Clearly I wasn’t a fully mature 10-year-old a little over a decade ago, because I could not have made such a definitive decision about my future and family at the ripe ol’ age of T-E-N. But this woman could, and did.
She elaborated by discussing her reservations when seriously dating the man who is now her spouse. She said something like, “I must have asked him about 20 times just to make sure he didn’t want them either!”
Forming a decisive opinion against bearing children is dangerous. It leaves no room for an open heart, which can come to an eventual understanding of the immense happiness and fulfillment that children bring. It also puts a stifling cap on the full and thriving love that was intended for marriage. Remember, married couples are meant to procreate!

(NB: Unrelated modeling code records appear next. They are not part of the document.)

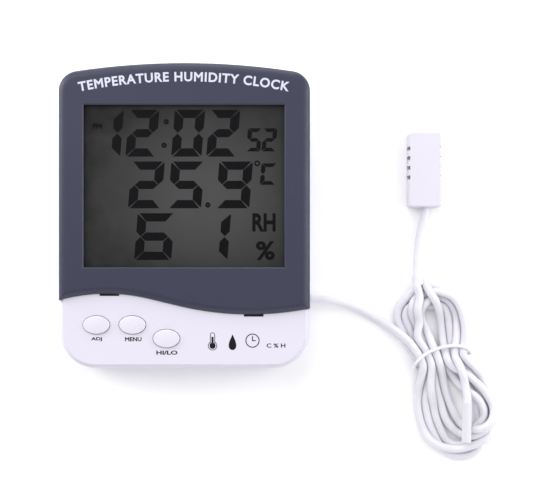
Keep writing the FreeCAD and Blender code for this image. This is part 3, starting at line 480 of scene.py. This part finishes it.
class Strands:
    """Leads that fall, stack on each other and bend, held at some points."""

    def __init__(self):
        self.points, self.radius, self.free, self.chain = [], [], [], []

    def add(self, points, radius, held):
        """Adds a chain and returns the range of its points. held is a list of fixed points."""
        first = sum(len(p) for p in self.points)
        free = np.ones(len(points))
        free[list(held)] = 0
        self.points.append(np.asarray(points, float))
        self.radius.append(np.full(len(points), radius))
        self.free.append(free)
        self.chain.append((first, first + len(points)))
        return slice(first, first + len(points))

    def gather(self):
        """Puts all chains into one array, with what may touch and which points are linked."""
        self.p = np.concatenate(self.points)
        self.r = np.concatenate(self.radius)
        self.w = np.concatenate(self.free)
        size = len(self.p)
        owner = np.zeros(size, int)
        for number, (a, b) in enumerate(self.chain):
            owner[a:b] = number
        index = np.arange(size)
        near = np.abs(index[:, None] - index[None]) <= NEIGHBOURS
        same = owner[:, None] == owner[None]
        both_held = (self.w[:, None] + self.w[None]) == 0
        self.reach = self.r[:, None] + self.r[None]
        self.skip = (near & same) | both_held
        links = [np.arange(a, b - 1) for a, b in self.chain]
        self.links = np.concatenate(links)
        gaps = self.p[self.links + 1] - self.p[self.links]
        self.rest = np.linalg.norm(gaps, axis=1)
        self.laid = self.p.copy()

    def keep_lengths(self, sweeps=3):
        """Brings linked points back to the distance that they started with."""
        for _ in range(sweeps):
            for parity in (0, 1):
                chosen = self.links % 2 == parity
                i, rest = self.links[chosen], self.rest[chosen]
                gap = self.p[i + 1] - self.p[i]
                long = np.maximum(np.linalg.norm(gap, axis=1), 1e-9)
                total = np.maximum(self.w[i] + self.w[i + 1], 1e-9)
                move = gap * ((long - rest) / long / total)[:, None]
                self.p[i] += move * self.w[i][:, None]
                self.p[i + 1] -= move * self.w[i + 1][:, None]

    def bend(self, amount):
        """Lets each chain straighten as an elastic lead does."""
        for a, b in self.chain:
            q = self.p[a:b]
            if len(q) < 6:
                continue
            second = q[:-2] - 2 * q[1:-1] + q[2:]
            fourth = second[:-2] - 2 * second[1:-1] + second[2:]
            self.p[a + 2 : b - 2] -= amount * fourth * self.w[a + 2 : b - 2, None]

    def part(self, amount=0.5):
        """Pushes strands that overlap apart."""
        gap = self.p[:, None] - self.p[None]
        far = np.sqrt((gap**2).sum(2)) + 1e-9
        deep = np.where(self.skip, 0, np.maximum(self.reach - far, 0))
        share = self.w[:, None] / np.maximum(self.w[:, None] + self.w[None], 1)
        push = (gap / far[:, :, None]) * (deep * share)[:, :, None]
        self.p += amount * push.sum(1) * self.w[:, None]

    def settle(self, steps, fall, stiffness, grip):
        """Runs the strands for some steps. The grip is what keeps them from sliding sideways."""
        for _ in range(steps):
            self.p[:, 2] -= fall * self.w
            self.bend(stiffness)
            self.p[:, :2] += grip * (self.laid - self.p)[:, :2] * self.w[:, None]
            self.keep_lengths()
            self.part()
            self.p[:, 2] = np.maximum(self.p[:, 2], np.where(self.w > 0, self.r, self.p[:, 2]))


def settled_leads():
    """The main lead's and the branch's points through the hank, in the hank's frame."""
    radius = LEAD_DIAMETER / 2 * STRAND_MARGIN
    into = world_to_hank(LEAD_TO_HANK[-1:])
    slot_u, slot_z = MAIN_LOOPS[0]["start"]
    main_slot = [[slot_u, 0, slot_z]]
    over = [[MAIN_END[0], 0, MAIN_END[1]], *TO_HUMIDITY_PROBE, *world_to_hank(LEAD_TO_PROBE[1:2])]
    main, main_held = lead_chain(
        MAIN_LOOPS, MAIN_END, np.concatenate([into, main_slot]), rounded(over))
    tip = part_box("temperature_probe_lead_end")
    middle = (tip[0] + tip[1]) / 2 / MM
    high, low = tip[1].y / MM, tip[0].y / MM
    probe_end = world_to_hank([
        (middle.x + 0.1, high + 3, middle.z),
        (middle.x, high, middle.z),
        (middle.x, low, middle.z),
    ])
    slot_u, slot_z = BRANCH_LOOPS[0]["start"]
    leaving = [[BRANCH_END[0], 0, BRANCH_END[1]], BRANCH_LEAVES_TIE, *probe_end]
    branch, branch_held = lead_chain(
        BRANCH_LOOPS, BRANCH_END, rounded([*FROM_SLEEVE, [slot_u, 0, slot_z]]), rounded(leaving))

    strands = Strands()
    size = len(main)
    main_part = strands.add(main, radius, main_held + [0, 1, size - 3, size - 2, size - 1])
    size = len(branch)
    branch_part = strands.add(branch, radius, branch_held + [0, 1, size - 3, size - 2, size - 1])
    incoming = evenly(rounded(world_to_hank(LEAD_TO_HANK)), STRAND_STEP)[:-1]
    strands.add(incoming, radius, range(len(incoming)))
    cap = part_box("temperature_probe_cap")
    cap_x, cap_z = (cap[0].x + cap[1].x) / 2 / MM, (cap[0].z + cap[1].z) / 2 / MM
    down_the_cap = np.arange(cap[1].y / MM - 2, cap[0].y / MM, -STRAND_STEP)
    probe = [(cap_x, y, cap_z) for y in down_the_cap]
    strands.add(world_to_hank(probe), PROBE_CAP_RADIUS, range(len(probe)))
    strands.gather()
    strands.settle(**FALLING)
    strands.settle(**EASING)
    return strands.p[main_part], strands.p[branch_part]


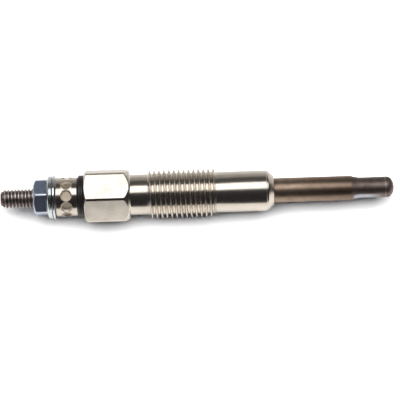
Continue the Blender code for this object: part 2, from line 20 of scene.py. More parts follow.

These are just a few of the many devastating implications of this anti-life worldview. Later, the woman said that she is “more of a four-legs-and-a-tail kind of person.” Oh, dogs over human children…
Don’t think she’s the only one out there who feels this way.
The counter-cultural and invigorating family life
The show had plenty more quotable moments, which aren’t worth repeating here.
But I hope that this postmodern worldview helps you appreciate more deeply the many wonderful blessings that marriage and family life brings. Someday I want to have the opportunity live independently, strongly, happily, and confidently within marriage. I want a lasting marriage and children that are here to stay, even on the days they drive me crazy. I want the experience of self-sacrificial love, the test of patience. I want the opportunity to fully give myself in love to my spouse, and then to have that love manifest itself in children. I want all the blessings and hardships of marriage and family life.
What are you doing to communicate the joys of family life to those around you? How are you being a counter-cultural voice for the inexplicable fulfillment that you can find in living out a vocation as a husband, wife, father, or mother? Could people look at the way you speak about and act around your family and say conclusively that family life looks “worth it”? Or perhaps, better yet, a way of life and calling so beautiful, so fulfilling, so invigorating that they can’t-live-without it?
It only takes one example—one saintly person—to make a difference in the lives of many…or maybe even the life of just one. Will you be that pro-marriage, pro-family voice in the real world, drowning out the voices in our secular, postmodern, media-saturated world? How much do you believe in the treasure of the family?